STATED GOAL: Write the material out again in full, exactly.

**** DATASET CONTENT

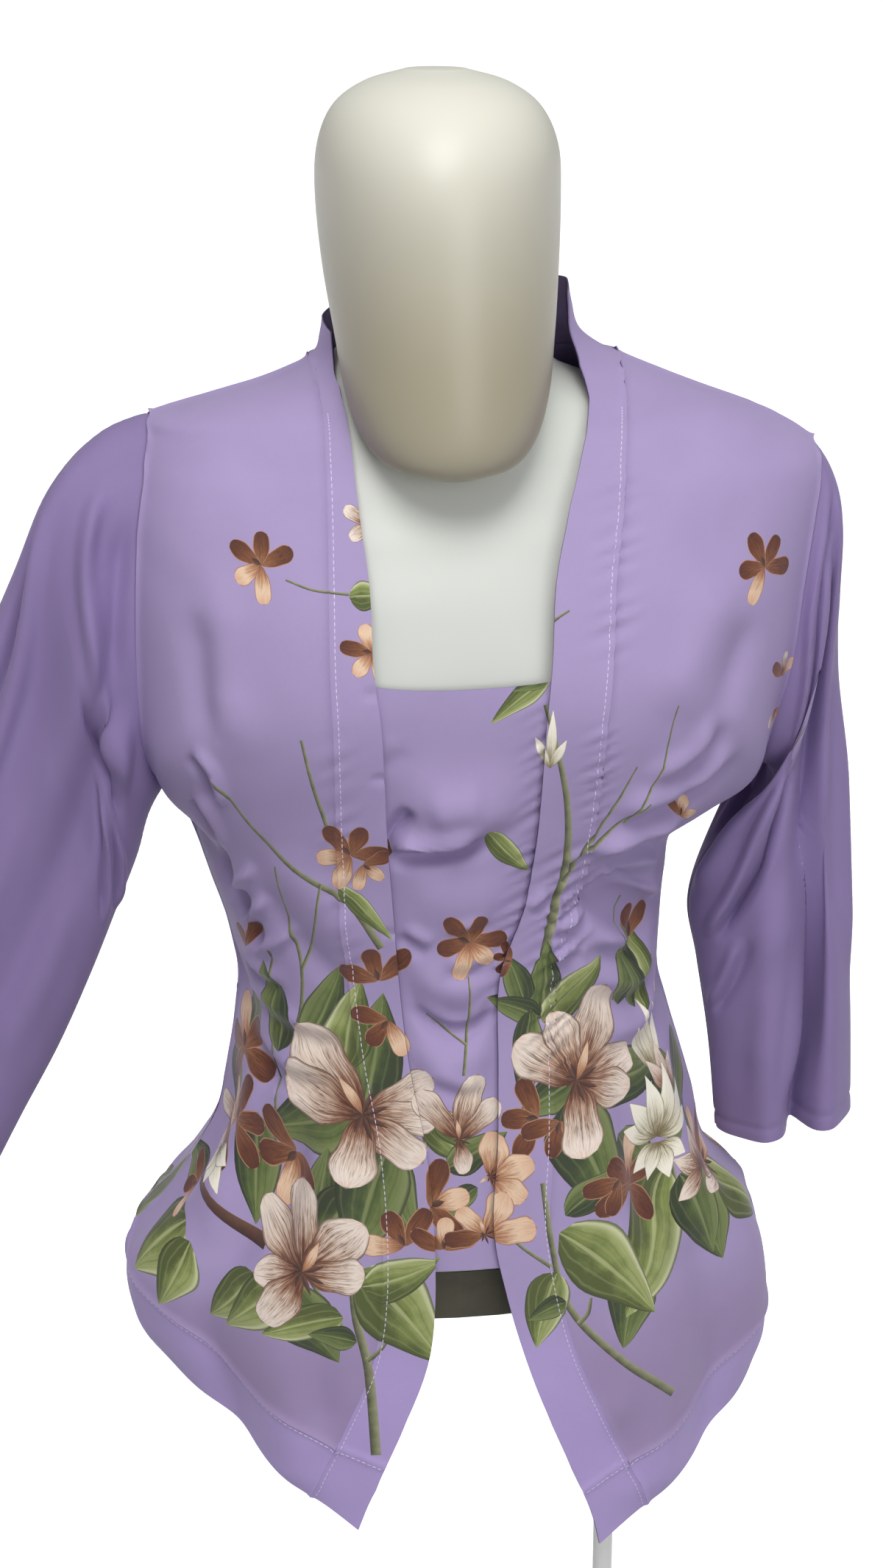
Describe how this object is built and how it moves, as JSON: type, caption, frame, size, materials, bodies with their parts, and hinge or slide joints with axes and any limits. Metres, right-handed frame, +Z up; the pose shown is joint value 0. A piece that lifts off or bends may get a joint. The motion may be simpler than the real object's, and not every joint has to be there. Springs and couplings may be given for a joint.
{
  "type": "kebaya blouse on dress form",
  "caption": "Fitted open-front blouse with centre panel, shaped bands, pointed tails and three-quarter sleeves on a limbless form.",
  "frame": {"origin": "middle of the underside of the stand's base plate", "axes": "+Z up along the rod, the blouse's front faces -Y, the wearer's left is +X"},
  "size_m": [0.665, 0.28, 1.153],
  "materials": {
    "blouse_crepe": "lavender crepe with a printed flower border",
    "band_crepe": "plain lavender crepe, folded double",
    "snap_metal": "small sewn press studs",
    "form_plastic": "ivory moulded shell with a soft gloss",
    "form_base": "dark closing plate",
    "stand_enamel": "white enamel"
  },
  "bodies": {
    "root": {"front_r": "blouse_crepe", "front_l": "blouse_crepe", "back": "blouse_crepe", "sleeve_r": "blouse_crepe", "sleeve_l": "blouse_crepe", "centre_panel": "blouse_crepe", "band_r": "band_crepe", "band_l": "band_crepe", "hem_r": "band_crepe", "hem_l": "band_crepe", "hem_back": "band_crepe", "snap_1": "snap_metal", "snap_2": "snap_metal", "snap_3": "snap_metal", "snap_4": "snap_metal", "form": "form_plastic", "form_base_cap": "form_base", "pole": "stand_enamel", "base_plate": "stand_enamel"}
  },
  "joints": []
}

********

ANSWER TO THE EXERCISE:
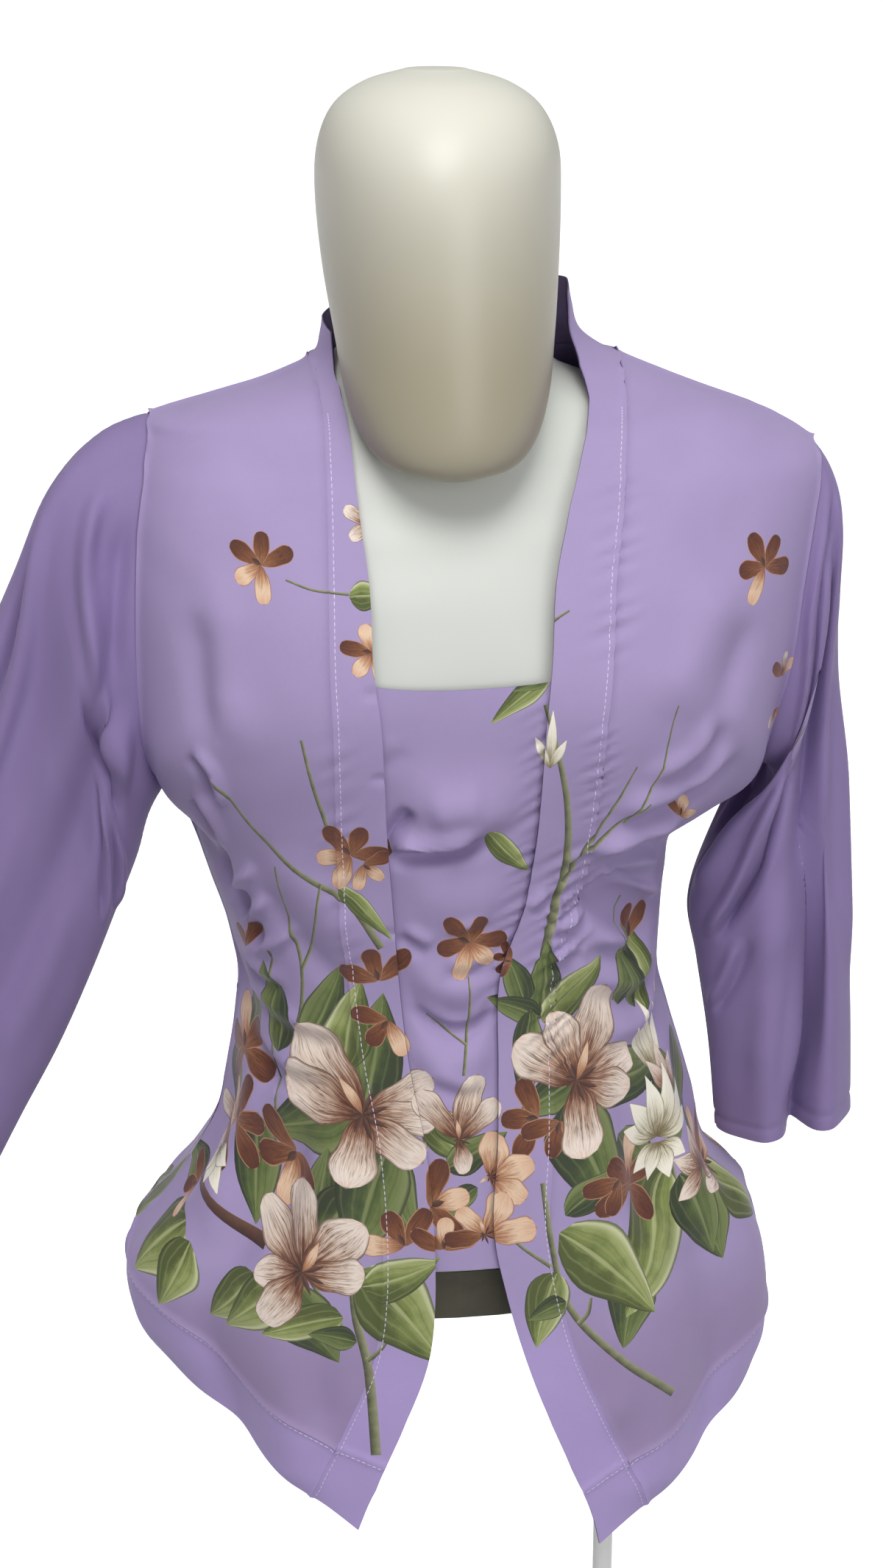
Describe how this object is built and how it moves, as JSON: type, caption, frame, size, materials, bodies with their parts, and hinge or slide joints with axes and any limits. Metres, right-handed frame, +Z up; the pose shown is joint value 0. A piece that lifts off or bends may get a joint. The motion may be simpler than the real object's, and not every joint has to be there. Springs and couplings may be given for a joint.
{
  "type": "kebaya blouse on dress form",
  "caption": "Fitted open-front blouse with centre panel, shaped bands, pointed tails and three-quarter sleeves on a limbless form.",
  "frame": {"origin": "middle of the underside of the stand's base plate", "axes": "+Z up along the rod, the blouse's front faces -Y, the wearer's left is +X"},
  "size_m": [0.665, 0.28, 1.153],
  "materials": {
    "blouse_crepe": "lavender crepe with a printed flower border",
    "band_crepe": "plain lavender crepe, folded double",
    "snap_metal": "small sewn press studs",
    "form_plastic": "ivory moulded shell with a soft gloss",
    "form_base": "dark closing plate",
    "stand_enamel": "white enamel"
  },
  "bodies": {
    "root": {"front_r": "blouse_crepe", "front_l": "blouse_crepe", "back": "blouse_crepe", "sleeve_r": "blouse_crepe", "sleeve_l": "blouse_crepe", "centre_panel": "blouse_crepe", "band_r": "band_crepe", "band_l": "band_crepe", "hem_r": "band_crepe", "hem_l": "band_crepe", "hem_back": "band_crepe", "snap_1": "snap_metal", "snap_2": "snap_metal", "snap_3": "snap_metal", "snap_4": "snap_metal", "form": "form_plastic", "form_base_cap": "form_base", "pole": "stand_enamel", "base_plate": "stand_enamel"}
  },
  "joints": []
}